Christianophobie: l'affaire Pussy Riot

Blasphème à la cathédrale du Christ St-Sauveur à Moscou. Punition par la justice russe, unanimement condamnée par les medias. Mais quel était exactement le délit? Mini-revue (18/8/2012)

Le délit, le voilà!

Une liturgie punk, le 21 février 2012 à la cathédrale du Christ Saint-Sauveur à Moscou en prononçant une prière « Vierge Marie, deviens féministe, délivre-nous de Poutine! »
Pas de quoi fouetter un chat, entend-on partout. (1)

Aucun rapport avec Benoît XVI? Peut-être. Mais tout à voir avec l'intolérance anti-religieuse qui empoisonne les medias, et dont lui-même est en permanence la cible.

De nombreux blogues de tous bords ont consacré des articles à cette affaire, et si j'en parle à mon tour aujourd'hui, c'est parce que les mensonges répétés en chapelet depuis que l'affaire a éclaté commencent à me donner la nausée, surtout si les politiques s'en mêlent. Une petite voix en plus pour rétablir la vérité n'est pas de trop.

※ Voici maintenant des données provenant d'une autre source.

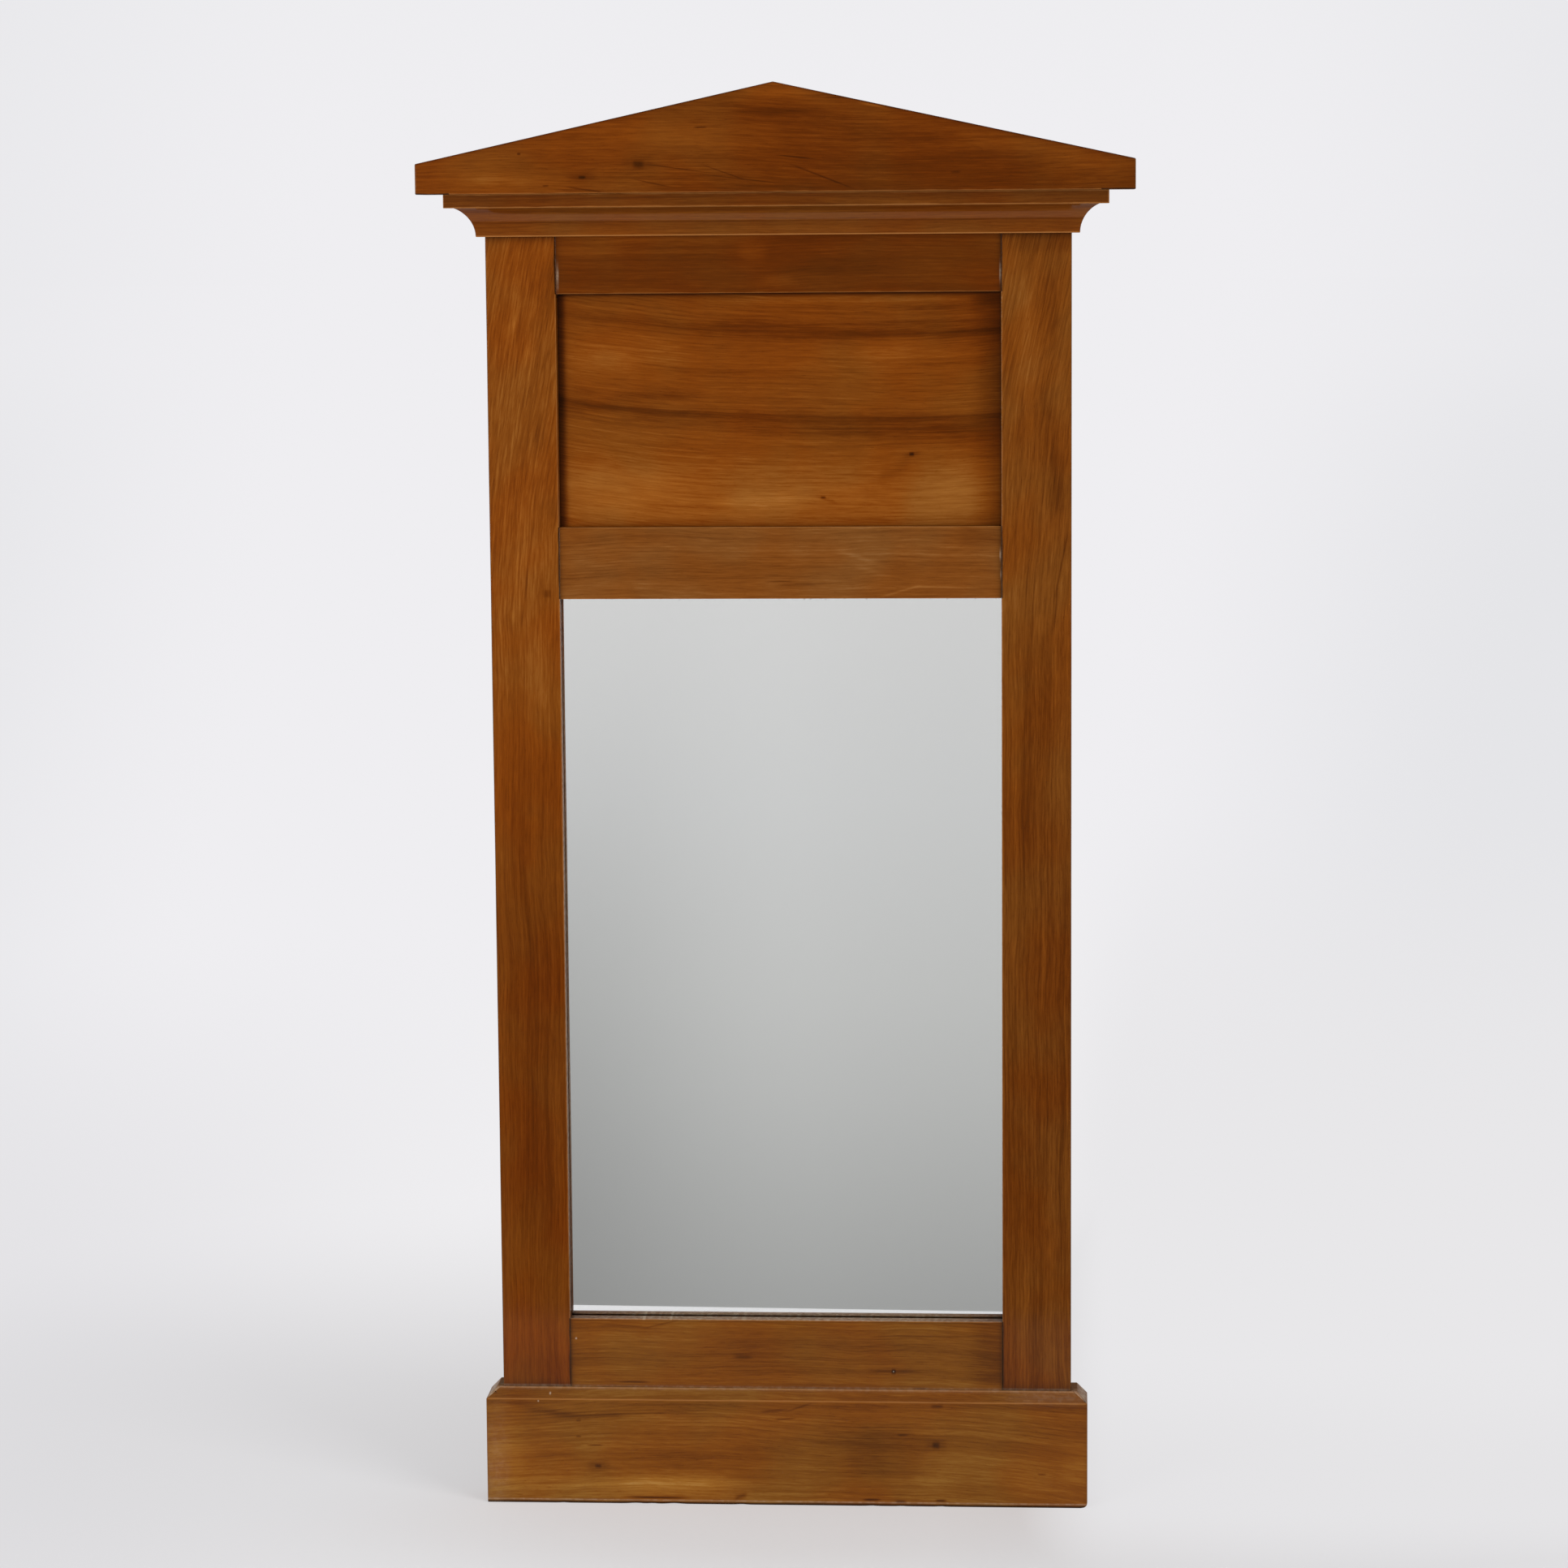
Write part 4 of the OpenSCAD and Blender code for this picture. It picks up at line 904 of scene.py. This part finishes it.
# %% Gable
gable_spots = [
    (-143.5, 1030.5, 2.6, 1.1, -26), (-143.5, 1030.5, 11, 3, -10), (-101, 1039.7, 4, 2.6, -20),
    (-101, 1040, 12, 5.5, -7), (-54.3, 1066.7, 4.5, 0.7, -22), (-190.7, 1048.2, 1.2, 0.8, -26),
    (-171, 1024.4, 2.2, 0.6, -22), (-140.5, 1021.2, 13, 0.6, -18, -0.14),
    (-74.3, 1036.8, 21, 0.4, -20, -0.14), (-25, 1028.5, 26, 0.4, -16, -0.12),
    (-36.8, 1033.2, 14, 0.4, -16, -0.36), (-91.3, 1025.8, 13, 0.5, -16, -0.22),
    (16.2, 1044.3, 13, 0.5, -20, -0.11), (36.1, 1029.8, 21, 0.6, -18, -0.39), (0, 1077.9, 30, 2.2, -10),
    (116, 1051.1, 80, 4, 7), (135.8, 1032.1, 3.5, 1.2, -12), (-230, 1035, 40, 16, 6),
    (74.5, 1081.9, 10, 0.9, 20, -0.2), (-30, 1056, 80, 5, 5), (4, 1093, 30, 7, 12),
    (140, 1062, 130, 8, 11, -0.21), (235, 1033, 36, 12, 9), (-95, 1059, 90, 8, 8, 0.05),
    (-195, 1027, 40, 9, 8), (-10, 1021.5, 90, 3, -7),
]
gable_low, gable_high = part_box("pediment_board")
GABLE_SLOPE = 0.218
GABLE_HALF, GABLE_TIP = gable_high.x / MM, gable_high.z / MM
JOINT_MIDDLE, JOINT_HALF = 0.262, 0.018
joints = []
# On each side a dark line under the rake, one down the end, and a joint line at the foot
for side in (-1, 1):
    middle = side * GABLE_HALF / 2
    rake = GABLE_TIP - GABLE_SLOPE * abs(middle)
    gable_spots.append((middle, rake, 165, 1.1, -20, -side * GABLE_SLOPE))
    gable_spots.append((side * GABLE_HALF, 1030, 1, FULL, -20))
    joints.append((gable_low.z, side * JOINT_MIDDLE - JOINT_HALF, side * JOINT_MIDDLE + JOINT_HALF))
material = fruitwood("pediment_board", "x", (gable_low, gable_high), 93.7, tone=0.475,
                     drift=(-0.12, 0.12, -0.09), flow=(-0.03, 0.06, -0.16, 0), spots=gable_spots,
                     contrast=0.7, streaky=0.30, mottle=0.12, waviness=0.6, joints=joints)
finish_piece("pediment_board", material, "pediment_cherry", 1, seed=9)
for node, seed in (("pediment_left_return", 95.1), ("pediment_right_return", 98.6)):
    material = fruitwood(node, "y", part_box(node), seed, tone=0.47, contrast=0.8, mottle=0.1)
    finish_piece(node, material, "pediment_cherry", 0.8, seed)

# %% [markdown]
# ## Glass and silvering
#
# A mirror is two things: a clear plate, and a bright coat on its back. Modelled as two, the glass shows
# its thickness at the foot, where the rail's edge is reflected a little below the real one. The coat
# has aged a little along its rim.

# %% Mirror plate
BACK_GAP = 0.05 * MM
CLEAR, SILVER, AGED = (0.985, 0.988, 0.985, 1), (0.928, 0.934, 0.936, 1), (0.10, 0.09, 0.07, 1)
AGED_RIM, AGED_SHARE, SPECK_RANGE = (9 * MM, 6 * MM), 0.7, (0.60, 0.70)
glass_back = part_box("mirror_glass")[1].y


def clear_of_silvering(points):
    """Moves the plate's back forward by a hair, so that light meets the glass and its coat in turn."""
    moved = points.astype(float)
    moved[:, 1] -= BACK_GAP * (points[:, 1] > glass_back - BACK_GAP)
    return moved


clear, sheet, place = new_material("clear_glass")
wavy = sheet.noise(place, scale=6, detail=1)
sheet.principled({"Base Color": CLEAR, "Roughness": 0, "IOR": 1.5, "Transmission Weight": 1,
                  "Normal": sheet.bump(wavy, 0.05, 0.4 * MM)})
finish_piece("mirror_glass", clear, "glass", 0.3, wear=clear_of_silvering)

silver, sheet, place = new_material("silvering")
low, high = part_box("mirror_silvering")
rim = sheet.group(distance_tree, Place=place, Low=(low.x, -WIDE, low.z), High=(high.x, WIDE, high.z))
specks = sheet.ease(sheet.noise(place, scale=420, detail=2), *SPECK_RANGE)
aged = sheet.times(specks, sheet.ease(rim["Nearest"], *AGED_RIM))
colour = sheet.blend(sheet.times(aged, AGED_SHARE), SILVER, AGED)
sheet.principled({"Base Color": colour, "Metallic": 1, "Roughness": 0})
dress(nodes["mirror_silvering"], silver)

# %% [markdown]
# ## Softwood behind
#
# The backboards, wedges and glue blocks are bare softwood that has gone grey-brown with age. It uses
# the same grain group, with wide, strong growth lines and no polish.

# %% Softwood
SPRUCE = [(0, linear(92, 66, 40)), (0.4, linear(158, 124, 84)), (0.7, linear(190, 158, 114)),
          (1, linear(212, 186, 146))]
OLD_DUST, OLD_DUST_RANGE = linear(112, 94, 74), (0.35, 0.75, 0, 0.55)


def softwood(name, grain, seed, tint=(1, 1, 1, 1)):
    """Bare, aged softwood with strong growth lines."""
    made, sheet, place = new_material(name)
    axes = sheet.split(place)
    along, across, depth = (axes[i] for i in DIRECTIONS[grain])
    figure = sheet.group(grain_tree, Along=along, Across=across, Depth=depth, Seed=seed, Waviness=1.2,
                         Ring_Spacing=0.0048, Curve=0.15)
    value = 0.25
    for key, weight in (("Streaks", 0.5), ("Lines", -0.45), ("Fibres", 0.3)):
        value = sheet.times(figure[key], weight, value)
    dust = sheet.ease(sheet.noise(place, scale=9, detail=4), *OLD_DUST_RANGE)
    colour = sheet.blend(dust, sheet.ramp(value, SPRUCE), OLD_DUST)
    colour = sheet.blend(1, colour, tint, "MULTIPLY")
    relief = sheet.times(figure["Lines"], -0.4, figure["Fibres"])
    sheet.principled({"Base Color": colour, "Roughness": 0.78, "Normal": sheet.bump(relief, 0.5, 0.3 * MM)})
    return made


for node, seed in (("backboard_top", 101), ("backboard_middle", 104), ("backboard_bottom", 107)):
    finish_piece(node, softwood(node, "x", seed), "spruce", 0.5, seed)
for node, seed in (("glass_wedges", 111), ("plinth_blocks", 114), ("pediment_blocks", 117)):
    dress(nodes[node], softwood(node, "x", seed, tint=(0.9, 0.88, 0.85, 1)))

# %% [markdown]
# ## Iron and brass
#
# The nails, pins and screws are plain iron with a brown skin. The hangers are old brass, dull and brown
# in some patches and brighter in others.

# %% Metals
SKIN_RANGE, FINE_SCALE = (0.35, 0.65), 9


def old_metal(name, bright, dull, roughness, scale):
    """A metal whose skin is patchy: noise blends a bright and a dull colour and the roughness."""
    made, sheet, place = new_material(name)
    skin = sheet.ease(sheet.noise(place, scale=scale, detail=5, roughness=0.65), *SKIN_RANGE)
    fine = sheet.noise(place, scale=scale * FINE_SCALE, detail=2)
    rough = sheet.plus(sheet.times(skin, 0.25, roughness), sheet.times(fine, 0.1))
    sheet.principled({"Base Color": sheet.blend(skin, bright, dull), "Metallic": 1, "Roughness": rough,
                      "Normal": sheet.bump(fine, 0.25, 0.1 * MM)})
    return made


iron = old_metal("old_iron", linear(120, 112, 104), linear(70, 52, 40), 0.42, 300)
brass = old_metal("old_brass", linear(196, 158, 92), linear(122, 92, 52), 0.30, 160)
for node in ("backboard_nails", "plinth_pins", "cove_pins", "cornice_nails", "hanger_screws"):
    dress(nodes[node], iron)
for side in ("left", "right"):
    finish_piece(side + "_hanger_strap", brass, "brass", 0.25, seed=4)
    dress(nodes[side + "_hanger_ring"], brass)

Je crois plus simple de reproduire pour commencer la notice wikipedia , en l'accompagnant d'un pastiche de la mention d'hypocrite rigueur dans les pubs pour l'alcool: "à lire avec circonspection". Mais en recoupant plusieurs sources (2), l'ensemble paraît une synthèse cohérente.
(et toujours selon wikipedia, "pussy" est un terme grossier, voir ici; comme "riot" signifie "émeute", la combinaison des deux mots implique quelque chose d'assez intraduisible sur ce site; mais les medias, que l'on ne peut pas soupçonner d'être bégueules comme moi auraient pu en profiter pour former leurs lecteurs).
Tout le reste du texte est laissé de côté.